Yaz mevsimi İzlanda’yı gezmek için ideal. Biz temmuz sonu, ağustos başı Reykjavik’e gittik. Oldukça serindi, kazak ve montla gezdik. Hava kapalı bile olsa çok net ve aydınlık. Güneş gözlüğünüzü unutmayın. Havanın temizliği, ferahlığı ve netliği insana çok iyi geliyor. Ayrıca günler uzadığı için hava kararmasını düşünmeden uzun uzun gezebiliyorsunuz. Tabi böyle olunca daha çok yoruluyorsunuz.
Gece bizim alışık olduğumuz gibi kapkaranlık olmuyor. Otellerin çoğunda ışık geçirmez perde var. O yüzden çok sıkıntılı bir durum yok. Şişe su almadığınız sürece su bedava ve musluktan gönül rahatlığıyla su içebilirsiniz. Hemen herkes İngilizce biliyor, bilmeyenler ise size yardımcı olmak için ellerinden geleni yapıyor.
İlk günü başkent Reykjavik’te geçirdik. Küçük ve çok sevimli bir şehir. 2 tane ana caddesi var. Laugavegur ve Skólavörðustígur. Dükkanlar, lokanta ve barlar genelde bu caddeler üzerinde. Bildigimiz Avrupa veya Amerikan yeme/içme ve alışveriş markaları yok. Çok güzel tasarım mağazaları ve İzlanda yünü kazak alabileceğiniz dükkanlar var. Nordic Store ve Geysir kazak, hrim ve aurum tasarım dükkanlarını kaçırmayın. Laugavegur’dan aşağı devam ettiğinizde şehir merkezi ve liman bölgesine geliyorsunuz. Limanda Balina ve Puffin turları var. Puffin görülmeye değer bir kuş. Kesinlikle bir tura katılın.
Skólavörðustígur meşhur Hallgrimskirkja‘ya kadar uzanıyor. Kilisenin içini gezmenizi ve az bir ücret karşılığı asansörle en tepesine çıkıp şehri izlemenizi tavsiye ederiz. Müze olarak, Reykjavik Art Museum limana doğru küçük bir müze ama görülmeye değer. Bunun dışında biz The Settlement Exhibiton ve Volcano House’u gezdik.
Ertesi gün araba kiralayıp Golden Circle turunu yaptık. İlk durak Þingvellir National park.
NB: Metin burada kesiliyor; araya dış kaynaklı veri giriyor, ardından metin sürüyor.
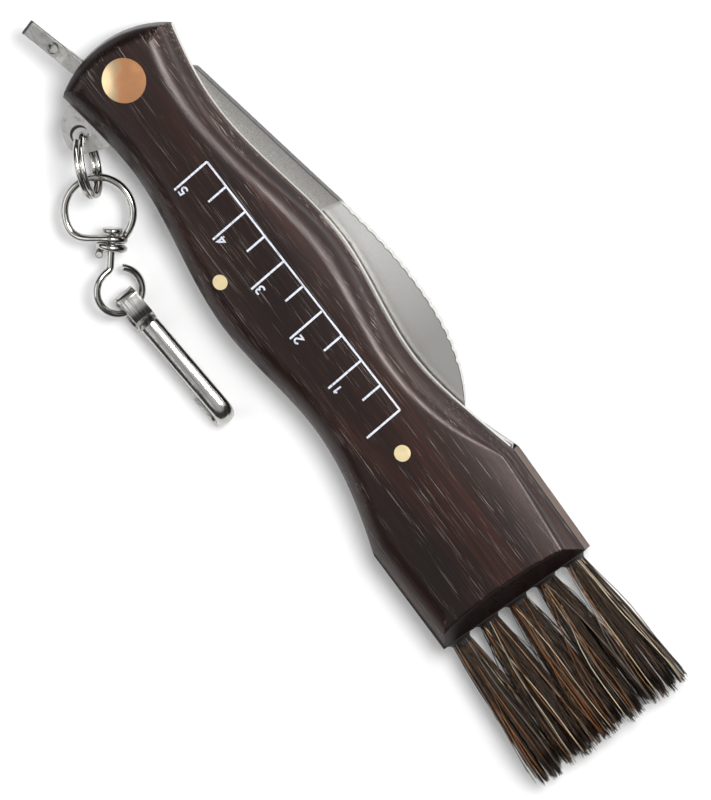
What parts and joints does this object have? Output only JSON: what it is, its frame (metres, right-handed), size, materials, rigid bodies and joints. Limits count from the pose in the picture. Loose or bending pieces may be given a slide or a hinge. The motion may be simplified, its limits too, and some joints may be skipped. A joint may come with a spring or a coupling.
{
  "type": "folding mushroom knife",
  "caption": "Folding mushroom knife with a wooden handle, a curved blade, slide-in tweezers, a bristle brush, a printed ruler and a swivel snap clip.",
  "frame": {"origin": "on the blade's pivot axis, in the plane of the handle's flat back face, on which the knife lies", "axes": "+X from the pivot towards the brush, +Y out of the side that the blade folds into, +Z out of the face with the ruler"},
  "size_m": [0.147, 0.045, 0.0137],
  "materials": {
    "dark_wood": "satin, fine open grain",
    "blade_steel": "satin ground",
    "liner_steel": "polished edges",
    "satin_steel": "satin",
    "bright_nickel": "bright nickel plate",
    "pin_brass": "dressed flush",
    "copper_head": "polished copper",
    "bristle": "natural bristle"
  },
  "bodies": {
    "handle": {"front_scale": "dark_wood", "back_scale": "dark_wood", "front_liner": "liner_steel", "back_liner": "liner_steel", "brush_block": "dark_wood", "back_spring": "liner_steel", "front_washer": "pin_brass", "back_washer": "pin_brass", "pivot_rivet": "copper_head", "pivot_cap": "copper_head", "spring_pin": "pin_brass", "end_pin": "pin_brass", "brush_tuft_1": "bristle", "brush_tuft_2": "bristle", "brush_tuft_3": "bristle", "brush_tuft_4": "bristle", "brush_tuft_5": "bristle"},
    "blade": {"blade": "blade_steel"},
    "tweezers": {"tweezer_front_leg": "satin_steel", "tweezer_back_leg": "satin_steel", "tweezer_rivet": "satin_steel"},
    "split_ring": {"split_ring": "bright_nickel"},
    "swivel_loop": {"swivel_loop": "bright_nickel"},
    "swivel_eye": {"swivel_eye": "bright_nickel"},
    "clip": {"clip_body": "bright_nickel", "clip_rivet": "bright_nickel"},
    "clip_gate": {"clip_gate": "bright_nickel"}
  },
  "joints": [
    {"name": "blade_fold", "type": "hinge", "parent": "handle", "child": "blade", "pos_m": [0, 0, 0.0068], "axis": [0, 0, 1], "range_deg": [0, 180]},
    {"name": "tweezers_slide", "type": "slide", "parent": "handle", "child": "tweezers", "axis": [-0.965, -0.2622, 0], "range_m": [-0.006, 0.04]},
    {"name": "split_ring_swing", "type": "hinge", "parent": "handle", "child": "split_ring", "pos_m": [0.00245, -0.0124, 0.0086], "axis": [0, 0, 1], "range_deg": [-90, 5]},
    {"name": "swivel_loop_slide_round", "type": "hinge", "parent": "split_ring", "child": "swivel_loop", "pos_m": [0.00701, -0.01462, 0.00812], "axis": [-0.4384, -0.8988, 0], "range_deg": [-60, 90]},
    {"name": "swivel_spin", "type": "hinge", "parent": "swivel_loop", "child": "swivel_eye", "pos_m": [0.01787, -0.01877, 0.0056], "axis": [0.7547, -0.6561, 0], "continuous": true},
    {"name": "clip_swing", "type": "hinge", "parent": "swivel_eye", "child": "clip", "pos_m": [0.02967, -0.02426, 0.00335], "axis": [-0.0589, 0.912, -0.4059], "range_deg": [-90, 15]},
    {"name": "clip_gate_press", "type": "hinge", "parent": "clip", "child": "clip_gate", "pos_m": [0.03469, -0.02464, 0.00179], "axis": [0.0589, -0.912, 0.4059], "range_deg": [0, 10], "stiffness_Nm_per_rad": 0.01, "springref_deg": -5.73}
  ]
}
Çok etkileyeci bir park burası. En önemli özelliği ise Kuzey Amerika ve Avrupa tabaklarının her sene 3 mm ayrılması. Ayrıca bu bölge 930 m.ö çevredeki kabile reislerinin toplanma alanı olarak da kullanılmış. Bu parkın yürüyüş parkuru kısa olduğu için hepsini yürüyerek gezin.
Buradan çıkıp Geysir Hot Springs bölgesine geldik. Burada kükürt kokusu hakim. Burada en etkileyeci ve aktif olan gayzer Strokkur. Birkaç dakikada bir patlıyor. Şanslıysanız peşpeşe 2 kere patladığı da oluyor. Patlamadan hemen önce suyun nefes alır gibi çökmesi, nefes verir gibi patlaması çok etkileyeci. Yine burdaki Blesi’nin opak mavi rengi çok güzel. Bu alan genelde şiddetli rüzgar almasına rağmen tüm bölgeyi gezin. Burdan da ayrılıp Gullfoss‘a geçtik. Çok güçlü ve çok etkileyici bir şelale. Fakat rüzgar şiddetini burada daha da artırdığı için istediğimiz kadar yaklaşamadık.
Dönüş yolunda Hveragerði kasabasına uğradık. Burada Geothermal Park var. Fakat 2008’deki depremden sonra sular boşalmış yerini buhara bırakmış. Bölge hala aktif, nehir kenarındaki yamaçta yükselen buharları görebiliyorsunuz.
Otel önerileri
Laugavegur üstündeki Alda Hotel ve merkeze yakın Hotel Odinsve‘i öneririz.
Lokanta önerileri
Sandviç ve smoothie için Lemon, kahve ve kek molası için Mokka, organik yemek için Glo, amerikan tarzı ve lokal yemek için Laundromat Cafe, lokal yemek için Old Icelandic Restaurant ve Snaps; liman bölgesindeyseniz Kopar ve Reykjavik Fish Restaurant‘ı öneririz.